Hi Community, After starting a dask cluster, I ha...
# ask-community
j
Hi Community, After starting a dask cluster, I have registered my flow by executing : 'python my_flow.py'. I got scheduler_address = gateway://dask-gateway-server:8000/74c3991658104aa68665c11ac52e767a After that I can execute the flow without problem. If I recreate a new dask cluster, I got a new scheduler_address gateway://dask-gateway-server:8000/fb67ee2be228422eafb66d2e73344e29 But when I execute the flow, it does not recreate a DaskExecutor with the new scheduler_address. Is there any way to refresh the daskExecutor on running flow ? In my project, I don't want to re-register everytime I start a new dask cluster. Thank you for your help. the script my_flow.py in thread :
1
1️⃣ 1
j
Hi Jonathan. Good question. I’ll look around a bit on Slack and GitHub issues as I think other folks have mentioned this issue. In the meantime, are you able to please move your code to this thread to help keep the channel tidy?
j
Ok, thank you for your help ! Here the code :
Copy code
def generate_dask_executor(address_of_gateway: str):
    gateway = Gateway(
        address=address_of_gateway,
        auth=auth.BasicAuth(username="username", password="password"),
    )

    list_clusters = gateway.list_clusters()
    cluster_name = list_clusters[0].name
    cluster = gateway.get_cluster(cluster_name=cluster_name)

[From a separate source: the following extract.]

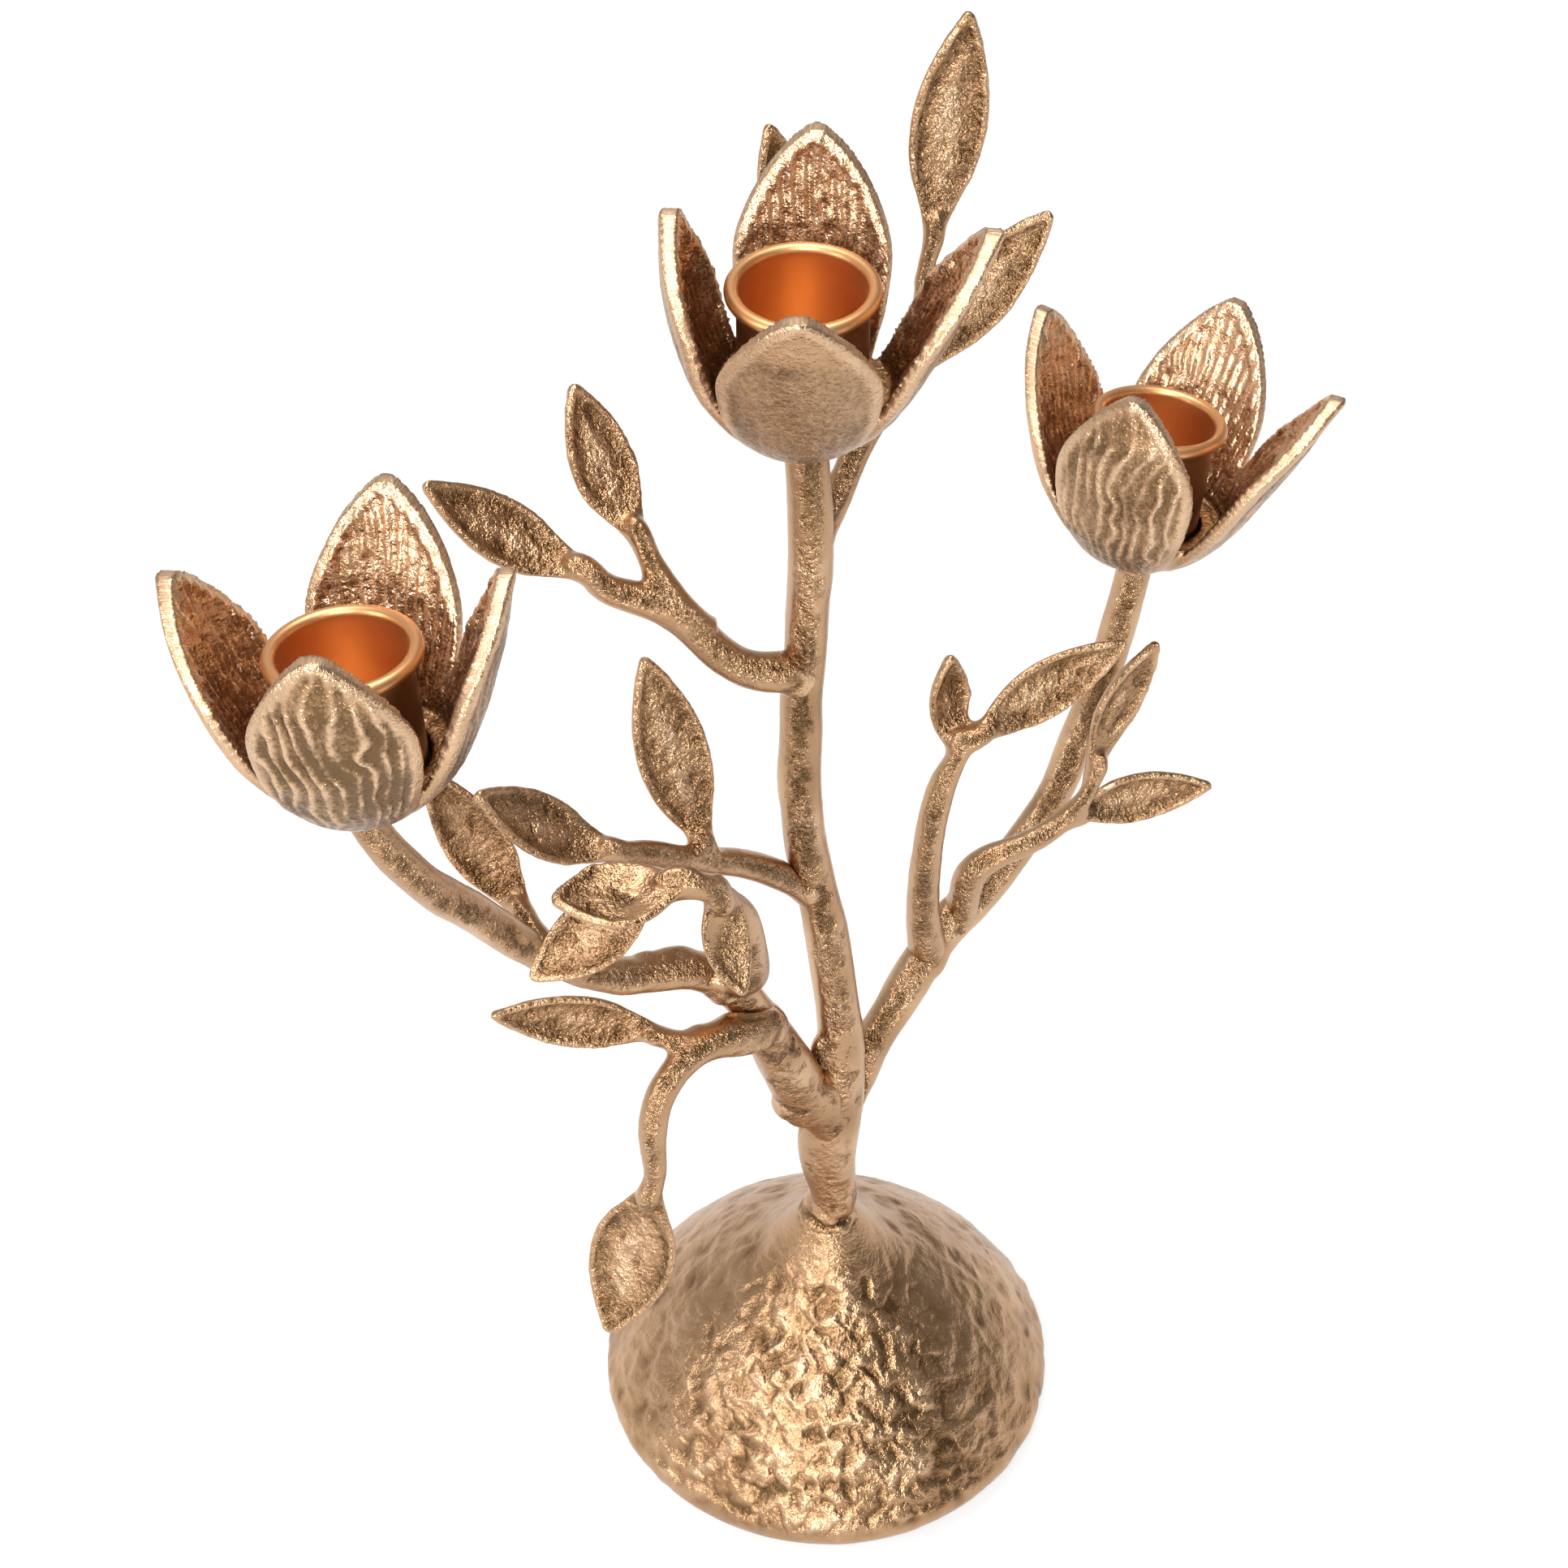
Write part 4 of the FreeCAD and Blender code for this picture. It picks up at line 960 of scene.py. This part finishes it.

    # it returns something like this : <gateway://dask-gateway-server:8000/74c3991658104aa68665c11ac52e767a>
    scheduler_address = cluster.scheduler_address
    security = cluster.security

    return DaskExecutor(
        address=scheduler_address,
        client_kwargs={"security": security,
    )


with Flow(
    "my_flow_name",
    storage=S3(
            bucket=s3_params.get("bucket"),
            client_options=s3_params.get("client_options"),
        ),
    executor=generate_dask_executor(address_of_gateway=os.getenv("address_of_gateway")), # <http://dask-gateway-server:8000>
    run_config=DockerRun(image=prefect_flow_run_image),
) as flow:
    hw = hello_world()
    hw2 = hello_world2()

if __name__ == "__main__":
    flow_id = flow.register(project_name="my_dask_project")
a
if you couldn't find the solution yet, it might be worth asking in Dask forum https://dask.discourse.group/
j
I can do that thanks, but I think it is more a Prefect issue, because it seems that the informations of the DaskExecutor is registered in the Storage. In the following screenshot, the id of the dask cluster corresponds to the id at registration time. But it no longer exists since I stopped it and recreated another cluster. In other words how can I use a new dask executor at running time without registration ?
a
You have two options: use on demand Dask cluster which gets terminated once the flow run completes, or use your self hosted cluster and you can then provide the same address to several flows that need it
j
Ok thank you for your help, I will go for the first option.
a
Nice 👍